Given task: Only the lines from the start of the material through the line containing "wall = 3; // [2.5:0.1:3.5]" are to be extracted, exactly as they appear.

Source excerpt:
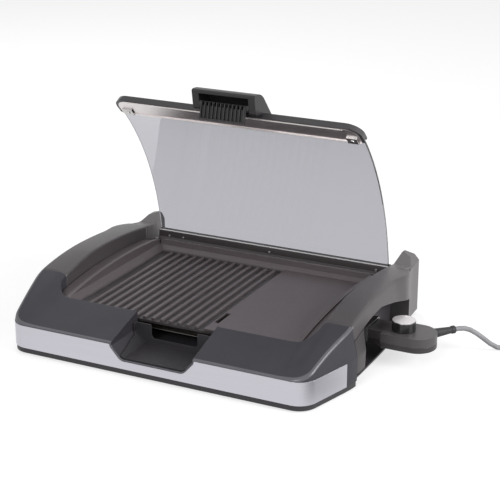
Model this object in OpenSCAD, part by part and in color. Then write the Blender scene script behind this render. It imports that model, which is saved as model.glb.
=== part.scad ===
// Electric indoor grill with a hinged, curved glass lid.
// A cast plate sits in a plastic housing between two arched side handles.
// The drip tray slides out of the front and the thermostat plugs into the right side.
// Lengths are in millimetres, X to the right, Y to the back, Z up, table at z = 0.
// Inside the modules y is counted from the front face, see in_place().

/* [Housing] */
// Depth of the housing, front face to the rear of the hinge towers
depth = 450; // [430:1:470]
// Half width of the straight part of the front
front_half = 233; // [225:1:240]
// Radius of the front corners in plan
corner_r = 32; // [26:1:38]
// Outward flare of the sides behind the front corners, degrees
flare = 15; // [12:0.5:16]
// Height of the flat underside above the table
foot_h = 2.5; // [2:0.5:4]
// Wall of the plastic mouldings
wall = 3; // [2.5:0.1:3.5]

/* [Side arch] */
// Height of the top of the side arch
peak_z = 110.7; // [108:0.5:116]
// Distance of the top of the arch from the front
peak_y = 235; // [228:1:242]
// Radius of the arch in front of its top
arch_front_r = 500; // [490:5:540]
// Radius of the arch behind its top
arch_rear_r = 1000; // [900:10:1200]
// Inward lean of the outer walls, millimetres per millimetre of height
lean = 0.2; // [0.15:0.01:0.22]

/* [Deck] */
// Height of the front edge of the sloping deck
deck_z = 51; // [50:0.5:52]
// Rise of the deck per millimetre of depth
deck_rise = 0.293; // [0.28:0.001:0.3]
// Distance of the front edge of the opening from the front face
opening_y = 82; // [80:0.5:84]
// Distance of the opening's side from the end of the straight front
opening_in = 2; // [1:0.5:3]
// Corner radius of the opening
opening_r = 35; // [33:1:38]
// Distance of the seam between the deck moulding and the handles from the front
seam_y = 122; // [119:1:125]
// Lower edge of the walls round the opening
skirt_z = 62; // [60:0.5:63]

/* [Front band] */
// Lower edge of the steel band
band_z = 11; // [10:0.5:12]
// Upper edge of the steel band
band_top = 48.8; // [47.5:0.1:49]
// Thickness of the steel band
band_t = 0.8; // [0.6:0.1:1]
// Distance of the rear end of the band from the front
band_end = 94.8; // [90:0.2:98]

/* [Tray recess] */
// Half width of the recess above its sloping sides
recess_half = 74; // [72:1:77]
// Half width of the recess floor
recess_floor_half = 55; // [52:1:58]
// Height of the underside of the recess floor
recess_z = 24; // [23:0.5:25]
// Height at which the sloping sides turn upright
recess_turn_z = 45; // [43:0.5:47]
// Corner radius of the recess floor
recess_r = 14; // [10:1:16]

/* [Drip tray] */
// Depth of the tray, front apron and container together
tray_len = 236; // [220:1:245]
// Wall of the tray
tray_wall = 2; // [1.8:0.1:2.5]
// Distance of the tray's partition from the front face
partition_y = 72; // [68:1:75]
// Height of the container's rim
tray_rim_z = 43.5; // [41:0.5:44]
// Height of the two posts of the partition
post_z = 60; // [54:1:61]
// Height of the lower edge of the window between the posts
window_z = 37; // [36:0.5:43]

/* [Grill plate] */
// Distance of the plate's sides from the opening's sides
plate_side = 21; // [19:1:24]
// Distance of the plate's rear wall from the rear of the towers
plate_back = 62; // [60:1:64]
// Height of the cooking surface
plate_z = 65; // [64:0.5:66]
// Thickness of the plate's floor under the cooking surface
plate_t = 8; // [7:0.5:8.5]
// Wall of the plate
plate_wall = 4; // [3.5:0.1:5]
// Height of the top of the plate's side walls
plate_peak_z = 88; // [85:0.5:90]
// Number of ribs on the left half
rib_n = 14; // [10:1:15]
// Spacing of the ribs
rib_pitch = 15.5; // [14:0.1:16]
// Depth of the grooves between the ribs
groove_h = 4; // [2.5:0.5:4.5]
// Place of the middle of the last rib
rib_x = 30; // [26:1:34]

/* [Heating element] */
// Diameter of the element's steel tube
element_d = 7; // [6:0.1:7]

/* [Lid] */
// Distance of the glass's sides from the opening's sides
glass_side = 11; // [9:0.5:14]
// Chord of the curved glass from hinge side to handle side
glass_chord = 276.5; // [272:0.5:280]
// Rise of the glass over its chord
glass_rise = 22.3; // [21:0.1:23]
// Thickness of the glass
glass_t = 4; // [3.5:0.1:4.5]
// Angle by which the lid stands open
lid_open = 61.5; // [58:0.5:64]
// Distance of the hinge axis from the rear of the towers
pivot_back = 34.5; // [33:0.5:36]
// Height of the hinge axis
pivot_z = 68; // [67:0.5:70]
// Diameter of the hinge pins
pin_d = 8; // [6:0.1:9]
// Radial running clearance of the pins, the knob shaft and the probe
running = 0.06; // [0.03:0.01:0.08]
// Length of the front rail beyond the edge of the glass
rail_len = 40; // [38:0.5:41]
// Width of the lid handle at its nose
grip_w = 112; // [110:1:120]
// Number of fins on the finger guard
fin_n = 12; // [9:1:14]

/* [Hinge towers] */
// Height of the towers
tower_z = 110; // [109:0.5:112]
// Depth of the towers, front to back
tower_depth = 65; // [63:1:67]

/* [Thermostat] */
// Distance of the thermostat's middle line from the front face
thermo_y = 252; // [248:1:256]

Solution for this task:
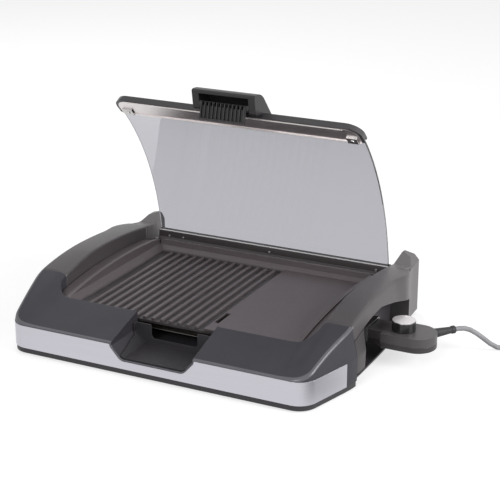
Model this object in OpenSCAD, part by part and in color. Then write the Blender scene script behind this render. It imports that model, which is saved as model.glb.
=== part.scad ===
// Electric indoor grill with a hinged, curved glass lid.
// A cast plate sits in a plastic housing between two arched side handles.
// The drip tray slides out of the front and the thermostat plugs into the right side.
// Lengths are in millimetres, X to the right, Y to the back, Z up, table at z = 0.
// Inside the modules y is counted from the front face, see in_place().

/* [Housing] */
// Depth of the housing, front face to the rear of the hinge towers
depth = 450; // [430:1:470]
// Half width of the straight part of the front
front_half = 233; // [225:1:240]
// Radius of the front corners in plan
corner_r = 32; // [26:1:38]
// Outward flare of the sides behind the front corners, degrees
flare = 15; // [12:0.5:16]
// Height of the flat underside above the table
foot_h = 2.5; // [2:0.5:4]
// Wall of the plastic mouldings
wall = 3; // [2.5:0.1:3.5]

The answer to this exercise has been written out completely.